In the instant case, the Court held it was appropriate for the WCAB to consider the correspondence of the parties, in addition to the Third Party Settlement Agreement to determine the intention of the parties.
Employee appellate argument relied upon the general rule that " the intent of the parties to a written contract is presumed to be contained within the contract itself".
However, where the contract terms are ambiguous and susceptible of more than one reasonable interpretation, the court (WCAB) is free to receive extrinsic evidence, ie., parol evidence, to resolve the ambiguity. Krizovensky (Pa. Super. 1993).
Here, the Third Party Settlement Agreement language is capable of multiple reasonable interpretations. It was appropriate to examine all of the evidence to determine the intention of the parties.
The evidence of record lends strong weight to the fact that Employee did not intend to waive its right to subrogation lien recovery in future third party claims. Employer work comp insurer wrote a letter to employee counsel stating that the partial line recovery did not waive its rights to further subrogation recovery in the pending UIM claim. Employee attorney response to this letter did not protest that statement.
There was no error of law to consider the correspondence, beyond the Third Party Settlement Agreement, to determine the intention of the parties. The Employer was entitled to assert a subrogation lien against the employee UIM recovery.
1. This controversy demonstrates the important of carefully documenting the terms of the settlement agreement. Employer carefully documented their position.
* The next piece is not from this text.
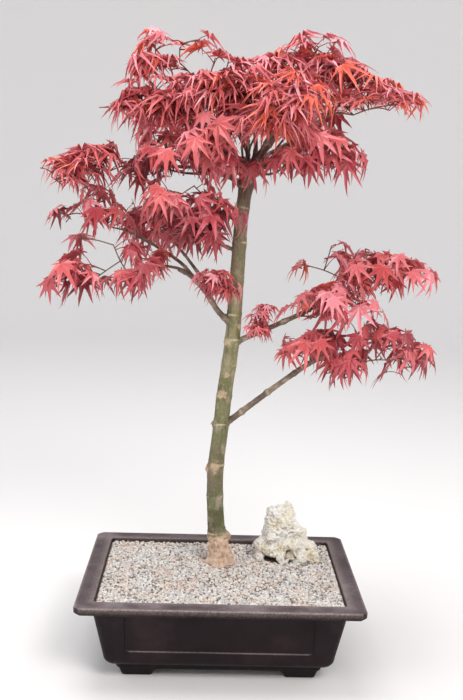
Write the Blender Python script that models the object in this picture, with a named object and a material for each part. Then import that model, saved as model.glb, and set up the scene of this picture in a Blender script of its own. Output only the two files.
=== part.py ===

They addressed the issue of subrogation recovery in the pending UIM claim. In accord with Gorman, even if employer was unaware of the further recoveries, employer would still have a right of recovery.
2. On occasion, I have prepared a Supplemental Agreement (LIBC 337) for execution by the parties, concurrent with the Third Party Settlement Agreement form. As the Third Party form has limited "space" on the form, to include additional terms or agreement of the parties, the Supplemental Agreement provides an "official" document to memorialize any additional terms.